Why is this?  As nearly as I can tell, the underlying reason is loss of clinical freedom to choose what they want for  their patients and freedom to go outside the boundaries of 3rd party restrictions  if patients desire  to pay for further  recommended treatments or tests. 

I speak here of restrictive and time-consuming  public and private bureaucracies limiting clinical freedoms.

On the Fourth of July,  my late brother-in-law, who fought for Patton in World War II,  who, when sufficiently pixilated,  would shout ,”It’s about freedom!”  And in case you didn’t hear,  he would repeat, louder, with emphasis, “ It’ s all about freedom, and don't you forget it!”

And indeed it is.   That’s why immigrants from around the world,  past and present,  flock to America – for freedom and opportunity  to live, behave, and  rise as they please.  

I was thinking of this the other day,  when I asked  a Tibetan immigrant,”Why did you come to America?”  She replied,  “For freedom.
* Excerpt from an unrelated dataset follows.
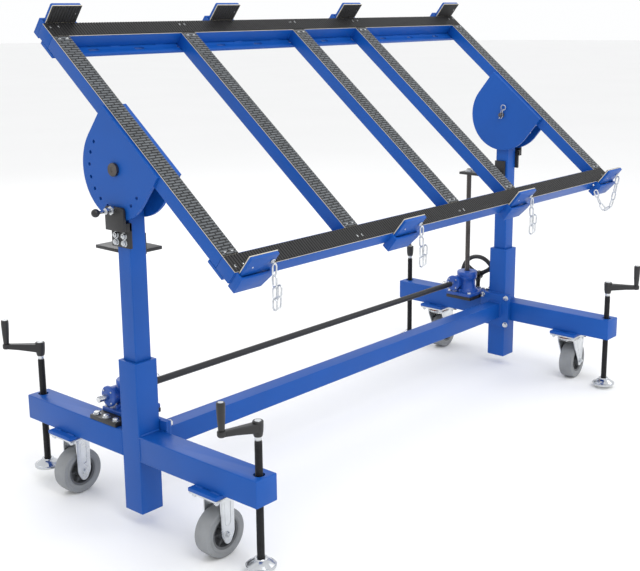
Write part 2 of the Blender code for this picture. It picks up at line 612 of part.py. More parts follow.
def drive_line():
    stub_in_tube = SHAFT_END - 0.028
    part("worm_shaft_left", STEEL, drive,
         [worm_shaft(-SCREW_X - WORM_BOSS_REACH - WORM_STUB, -stub_in_tube, -SCREW_X)])
    bore = SHAFT_RADIUS - SHAFT_WALL
    part("connecting_shaft", BLACK, drive,
         [turned([(bore, -SHAFT_END), (SHAFT_RADIUS, -SHAFT_END), (SHAFT_RADIUS, SHAFT_END),
                  (bore, SHAFT_END)], "X")])
    wheel_x = COLUMN_X + HANDWHEEL_REACH
    rim = [(HANDWHEEL_RADIUS + HANDWHEEL_RIM * math.cos(angle), wheel_x + HANDWHEEL_RIM * math.sin(angle))
           for angle in (math.tau * step / 6 for step in range(6))]
    adds = [
        worm_shaft(stub_in_tube, wheel_x + 0.012, SCREW_X),
        rod(0.016, wheel_x - 0.010, wheel_x + 0.010, "X", segments=12),
        turned(rim, "X", segments=24),
    ]
    for spoke in range(HANDWHEEL_SPOKES):
        web = block((wheel_x - 0.004, wheel_x + 0.004), (-0.008, 0.008), (0.008, HANDWHEEL_RADIUS))
        web.data.transform(Matrix.Rotation(math.tau * spoke / HANDWHEEL_SPOKES, 4, "X"))
        adds.append(web)
    part("handwheel_worm_shaft", BLACK, drive, adds)


for side_name in SIDES:
    screw_jack(side_name)
drive_line()


# --- Carriage: inner posts, lift plates and screws, index brackets and plungers, pivot pins ---

carriage = frame_at("carriage", (0, 0, 0), stand)


def post(side_name, x):
    void = POST_HALF - POST_WALL
    top = PIVOT_HEIGHT + POST_ABOVE_PIVOT
    part(f"inner_post_{side_name}", BLUE, carriage,
         [block((x - POST_HALF, x + POST_HALF), (-POST_HALF, POST_HALF), (POST_BOTTOM, top))],
         [block((x - void, x + void), (-void, void), (POST_BOTTOM - 0.01, top + 0.01)),
          rod(PIVOT_RADIUS + RUNNING_GAP, x - 0.04, x + 0.04, "X", (0, 0, PIVOT_HEIGHT))])


def lift_plate(side_name, side):
    tab_outer = POST_INNER - GAP
    low = LIFT_PLATE_TOP - LIFT_PLATE_THICKNESS
    inner = SCREW_X - 0.030
    adds = [
        block((side * inner, side * (inner + LIFT_PLATE_WIDTH)), (LIFT_PLATE_FRONT, LIFT_PLATE_BACK),
              (low, LIFT_PLATE_TOP)),
        block((side * tab_outer, side * (tab_outer - LIFT_TAB_THICKNESS)), (-POST_HALF, POST_HALF),
              (low, low + LIFT_TAB_HEIGHT)),
    ]
    cuts = [
        block((side * tab_outer, side * (POST_OUTER + GAP)), (-POST_HALF - 0.02, POST_HALF + GAP),
              (low - 0.01, LIFT_PLATE_TOP + 0.01)),
        rod(SCREW_RADIUS + RUNNING_GAP, low - 0.01, LIFT_PLATE_TOP + 0.01,
            at=(side * SCREW_X, SCREW_OFFSET, 0)),
    ]
    part(f"lift_plate_{side_name}", BLACK, carriage, adds, cuts)
    nut_low = LIFT_PLATE_TOP + GAP
    part(f"lift_screw_{side_name}", DARK_STEEL, carriage,
         [rod(SCREW_RADIUS, ARM_TOP - SCREW_BELOW_ARM, SCREW_END, at=(side * SCREW_X, SCREW_OFFSET, 0)),
          rod(SCREW_NUT_RADIUS, nut_low, SCREW_END - 0.001, at=(side * SCREW_X, SCREW_OFFSET, 0),
              segments=6)])


def index_bracket(side_name, side):
    foot_top = PIVOT_HEIGHT - INDEX_PLATE_RADIUS - BRACKET_FOOT_GAP
    half = BRACKET_WIDTH / 2
    back = POST_OUTER + GAP
    upper_back = OUTER_PLATE_FACE + 0.002
    upper_front = upper_back + BRACKET_PLATE
    top = PLUNGER_Z + BRACKET_TOP_ABOVE_PLUNGER
    plunger_at = (0, PLUNGER_Y, PLUNGER_Z)
    sleeve = sorted((side * (upper_back + OVERLAP), side * (upper_front + PLUNGER_SLEEVE_LENGTH)))
    adds = [
        block((side * back, side * (upper_back + OVERLAP)), (-half, half),
              (foot_top - BRACKET_OVERLAP, foot_top)),
        block((side * back, side * (back + BRACKET_PLATE)), (-half, half),
              (foot_top - BRACKET_FOOT_HEIGHT, foot_top)),
        block((side * upper_back, side * upper_front), (-half, half), (foot_top - BRACKET_OVERLAP, top)),
        rod(PLUNGER_SLEEVE_RADIUS, *sleeve, "X", plunger_at, 16),
    ]
    bore = sorted((side * (upper_back - 0.01), side * (upper_front + PLUNGER_SLEEVE_LENGTH + 0.01)))
    cuts = [rod(PLUNGER_RADIUS + RUNNING_GAP, *bore, "X", plunger_at, 16)]
    part(f"index_bracket_{side_name}", BLACK, carriage, adds, cuts)
    tip = OUTER_PLATE_FACE + PLUNGER_CLEARANCE
    centre = tip + PLUNGER_LENGTH
    knob = [(0.0, tip), (PLUNGER_RADIUS, tip)]
    start = math.asin(PLUNGER_RADIUS / PLUNGER_KNOB_RADIUS)
    for step in range(7):
        angle = start + (math.pi - start) * step / 6
        knob.append((PLUNGER_KNOB_RADIUS * math.sin(angle) * (step < 6),
                     centre - PLUNGER_KNOB_RADIUS * math.cos(angle)))
    pin = turned([(radius, height * side) for radius, height in knob], "X", plunger_at, 16)
    part(f"index_plunger_{side_name}", PLASTIC, carriage, [pin])


def pivot_pin(side_name, side):
    limits = (INNER_PLATE_FACE - 0.013, OUTER_PLATE_FACE + GAP, OUTER_PLATE_FACE + GAP + 0.010)
    end, head_low, head_top = (side * value for value in limits)
    part(f"pivot_pin_{side_name}", DARK_STEEL, carriage,
         [turned([(0, end), (PIVOT_RADIUS, end), (PIVOT_RADIUS, head_low), (PIVOT_HEAD_RADIUS, head_low),
                  (PIVOT_HEAD_RADIUS, head_top), (0, head_top)], "X", (0, 0, PIVOT_HEIGHT))])


for side_name, side in SIDES.items():
    post(side_name, side * COLUMN_X)
    lift_plate(side_name, side)
    index_bracket(side_name, side)
    pivot_pin(side_name, side)


# --- Table: tilts about the pivot pins, so its frame's origin is on their axis ---

table = frame_at("table", (0, 0, PIVOT_HEIGHT), carriage, (TILT, 0, 0))


def along(distance):
    """Distance from the table's front edge, as the table frame's Y."""
    return distance - PIVOT_FROM_EDGE


def level(drop):
    """Distance below the pads' top, as the table frame's Z."""
    return PIVOT_BELOW_PADS - drop


RAIL_LEVELS = (level(PAD_THICKNESS), level(PAD_THICKNESS + RAIL_HEIGHT))
VOID_LEVELS = (level(PAD_THICKNESS + RAIL_WALL), level(PAD_THICKNESS + RAIL_HEIGHT - RAIL_WALL))


def box_tube(x, width):
    """A rail or bar between the long rails, open at both ends, and its bore."""
    run = (along(RAIL_WIDTH + GAP), along(TABLE_DEPTH - RAIL_WIDTH - GAP))
    outer = block((x - width / 2, x + width / 2), run, RAIL_LEVELS)
    bore = block((x - width / 2 + RAIL_WALL, x + width / 2 - RAIL_WALL), (run[0] - 0.01, run[1] + 0.01),
                 VOID_LEVELS)
    return outer, bore


def index_outline():
    """A tab with square shoulders at the rail and a half-round end about the pivot."""
    radius = INDEX_PLATE_RADIUS
    arc = [(radius * math.cos(math.pi + math.pi * step / 24), radius * math.sin(math.pi + math.pi * step / 24))
           for step in range(25)]
    shoulder = level(INDEX_PLATE_BELOW_PADS)
    return [(-radius, shoulder), *arc, (radius, shoulder)]


def side_frame(side_name, side):
    outer, bore = box_tube(side * (TABLE_HALF - RAIL_WIDTH / 2), RAIL_WIDTH)
    half = INDEX_PLATE_RADIUS
    adds = [
        outer,
        plate(index_outline(), (side * (TABLE_HALF - OVERLAP), side * OUTER_PLATE_FACE), "X"),
        plate(index_outline(), (side * INNER_PLATE_BACK, side * INNER_PLATE_FACE), "X"),
        block((side * (INNER_PLATE_BACK - OVERLAP), side * (RAIL_INNER + OVERLAP)), (-half, half),
              (RAIL_LEVELS[1], level(INDEX_PLATE_BELOW_PADS))),
    ]
    holes = sorted((side * (TABLE_HALF - 0.01), side * (OUTER_PLATE_FACE + 0.01)))
    pin_holes = sorted((side * (INNER_PLATE_FACE - 0.01), side * (OUTER_PLATE_FACE + 0.01)))
    cuts = [bore, rod(PIVOT_RADIUS + RUNNING_GAP, *pin_holes, "X")]
    for step in range(INDEX_HOLES):
        angle = math.radians(-90 + INDEX_STEP * (step - (INDEX_HOLES - 1) / 2))
        at = (0, INDEX_HOLE_CIRCLE * math.cos(angle), INDEX_HOLE_CIRCLE * math.sin(angle))
        cuts.append(rod(INDEX_HOLE_RADIUS, *holes, "X", at, 8))
    part(f"side_frame_{side_name}", BLUE, table, adds, cuts)


def long_rail(end_name):
    """The front or rear rail with its slotted strip and the pockets of its stops."""
    facing = ENDS[end_name]
    edge = along(0.0) if facing < 0 else along(TABLE_DEPTH)
    low = level(PAD_THICKNESS + RAIL_HEIGHT)
    strip_inner = edge - facing * (RAIL_WIDTH + STRIP_OVERHANG)
    strip_outer = strip_inner + facing * STRIP_WIDTH
    strip_levels = (low - GAP, low - GAP - STRIP_THICKNESS)
    wall = RAIL_WALL
    adds = [
        block((-TABLE_HALF, TABLE_HALF), (edge, edge - facing * RAIL_WIDTH), RAIL_LEVELS),
        block((-TABLE_HALF, TABLE_HALF), (strip_inner, strip_outer), strip_levels),
        block((-TABLE_HALF + wall, TABLE_HALF - wall),
              (strip_outer - facing * wall, edge - facing * (RAIL_WIDTH - wall)),
              (low + OVERLAP, low - GAP - OVERLAP)),
    ]
    cuts = [
        block((-TABLE_HALF + wall, TABLE_HALF - wall),
              (edge - facing * wall, edge - facing * (RAIL_WIDTH - wall)), VOID_LEVELS),
        rod(DRAIN_RADIUS, low - 0.01, low + 0.01, at=(STRIP_SLOT_PITCH / 2, edge - facing * 0.010, 0),
            segments=10),
    ]
    slot_y = edge - facing * (RAIL_WIDTH + STRIP_OVERHANG * 0.4)
    count = int((TABLE_HALF - STRIP_SLOT_LENGTH) / STRIP_SLOT_PITCH)
    for step in range(-count, count + 1):
        x = step * STRIP_SLOT_PITCH
        cuts.append(block((x - STRIP_SLOT_LENGTH / 2, x + STRIP_SLOT_LENGTH / 2),
                          (slot_y - STRIP_SLOT_WIDTH / 2, slot_y + STRIP_SLOT_WIDTH / 2),
                          (strip_levels[0] + 0.01, strip_levels[1] - 0.01)))
    inner = STOP_WIDTH / 2 + POCKET_CLEARANCE
    cover = STOP_THICKNESS + POCKET_SIDE_GAP
    top, bottom = level(POCKET_TOP), level(POCKET_BOTTOM)
    cut_start = bottom + POCKET_CUT_HEIGHT
    reach = inner + POCKET_WALL
    for x in STOP_CENTRES.values():
        outline = [(x - reach, top), (x - reach, bottom), (x + reach - POCKET_CUT_WIDTH, bottom),
                   (x + reach, cut_start), (x + reach, top)]
        adds.append(plate(outline, (edge + facing * cover, edge + facing * (cover + POCKET_COVER))))
        for side, low_end in ((-1, bottom), (1, cut_start)):
            adds.append(block((x + side * inner, x + side * reach),
                              (edge - facing * OVERLAP, edge + facing * (cover + OVERLAP)),
                              (top - 0.001, low_end)))
    part(f"{end_name}_rail", BLUE, table, adds, cuts)


def bar(number, x):
    outer, bore = box_tube(x, BAR_WIDTH)
    part(f"cross_bar_{number}", BLUE, table, [outer], [bore])


def pads():
    """One sheet of pad over every rail and bar, with the four bays cut out."""
    edges = [-RAIL_INNER]
    for x in BAR_CENTRES:
        edges += [x - BAR_WIDTH / 2, x + BAR_WIDTH / 2]
    edges.append(RAIL_INNER)
    sheet = block((-TABLE_HALF, TABLE_HALF), (along(0.0), along(TABLE_DEPTH)),
                  (level(0.0), level(PAD_THICKNESS - GAP)))
    bays = [block((low, high), (along(RAIL_WIDTH), along(TABLE_DEPTH - RAIL_WIDTH)),
                  (level(-0.01), level(PAD_THICKNESS + 0.01))) for low, high in zip(edges[::2], edges[1::2])]
    part("table_pads", PAD, table, [sheet], bays)


def stop(name, x, facing):
    edge = along(0.0) if facing < 0 else along(TABLE_DEPTH)
    body = block((x - STOP_WIDTH / 2, x + STOP_WIDTH / 2),
                 (edge + facing * GAP, edge + facing * (GAP + STOP_THICKNESS)),
                 (level(STOP_BELOW_PADS), level(-STOP_ABOVE_PADS)))
    part(name, BLUE, table, [body], origin=(x, edge + facing * STOP_THICKNESS, level(0.0)))


for side_name, side in SIDES.items():
    side_frame(side_name, side)
for end_name, facing in ENDS.items():
    long_rail(end_name)
    for place, x in STOP_CENTRES.items():
        stop(f"stop_{end_name}_{place}", x, facing)
for number, x in enumerate(BAR_CENTRES, start=1):
    bar(number, x)
pads()
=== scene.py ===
"""The looks of a tilting work table on two lifting columns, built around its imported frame."""

import math

import bmesh
import bpy
from mathutils import Matrix, Vector


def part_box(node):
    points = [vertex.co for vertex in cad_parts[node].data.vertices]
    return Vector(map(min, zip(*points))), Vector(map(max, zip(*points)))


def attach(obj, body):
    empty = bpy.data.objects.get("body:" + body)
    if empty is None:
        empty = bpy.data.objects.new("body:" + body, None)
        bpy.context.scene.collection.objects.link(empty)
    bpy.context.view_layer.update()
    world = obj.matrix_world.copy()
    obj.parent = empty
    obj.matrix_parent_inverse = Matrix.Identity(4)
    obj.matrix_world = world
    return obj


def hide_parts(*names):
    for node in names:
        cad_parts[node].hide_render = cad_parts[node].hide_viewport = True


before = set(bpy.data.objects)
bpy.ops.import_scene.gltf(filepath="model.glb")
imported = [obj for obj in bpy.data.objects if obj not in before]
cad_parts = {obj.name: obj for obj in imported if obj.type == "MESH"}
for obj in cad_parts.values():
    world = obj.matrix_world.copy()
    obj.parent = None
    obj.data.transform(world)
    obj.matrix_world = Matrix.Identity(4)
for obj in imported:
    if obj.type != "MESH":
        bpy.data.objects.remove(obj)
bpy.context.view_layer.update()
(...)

Everybody knows America is the land of freedom.”
Not everyone. It depends on what one means by “freedom.”   Bureaucrats, in their zeal to protect people,  exercise expertise,  and cement power,  think  they can best achieve their goals through centralized government control.   But as Friedrich Hayek (1899-1992)  explained in his 1945 classic,  The Road to Serfdom, the road to bureaucratic  bondage is paved with good intentions.

I conclude in my 2005 book, The Voices of Health Reform,

“Democracy is a messy business. That’s the way Americans like it.  It explains why Americans prefer local health solutions, why they reject federal government mandated universal coverage with rationing, why they feel capable of making their own health care decisions, why they seek equal  opportunity access to high technologies, why they prefer pluralistic payment systems, why they allow market-based and government–based institutions  to co-exist and compete, and why they permit doctors to behave democratically, seeking their own locales to  practice, often acting independently of hospitals, health plans, and government, making their own decisions, free of fetters from outsiders.”
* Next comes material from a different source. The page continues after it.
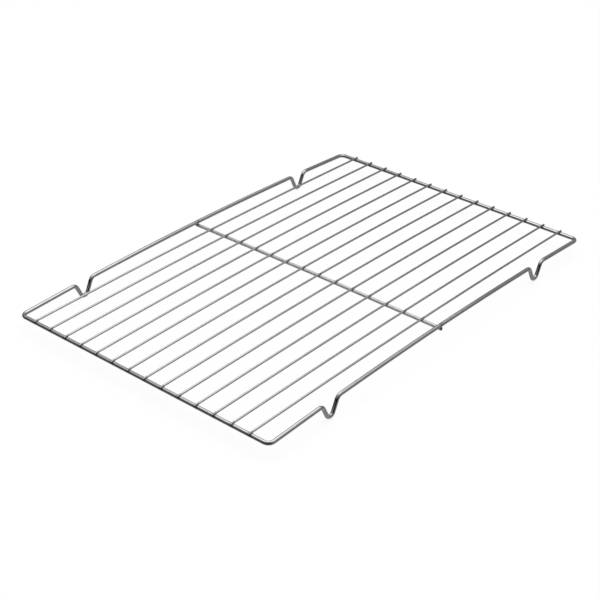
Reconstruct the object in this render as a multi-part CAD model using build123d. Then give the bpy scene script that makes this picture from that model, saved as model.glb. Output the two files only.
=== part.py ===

The German General and the Italian General
Democracy is  messy.  I’m reminded of the story of  a German General and an Italian General at the front.   The Italian General says to the German General, “Why do you wear that red jacket? ”  “Because,” replies the German,” “when I get hit, I don’t want my men to see me bleed!”  The Italian turns to his aide-de camp and says, “Get my brown  pants!”

Don't you ever forget it.  America is an exeptional  country  - home of the free.

Tweet: Many physicians object to bureaucratic constraints of the health reform law because it restricts freedom for doctors and patients.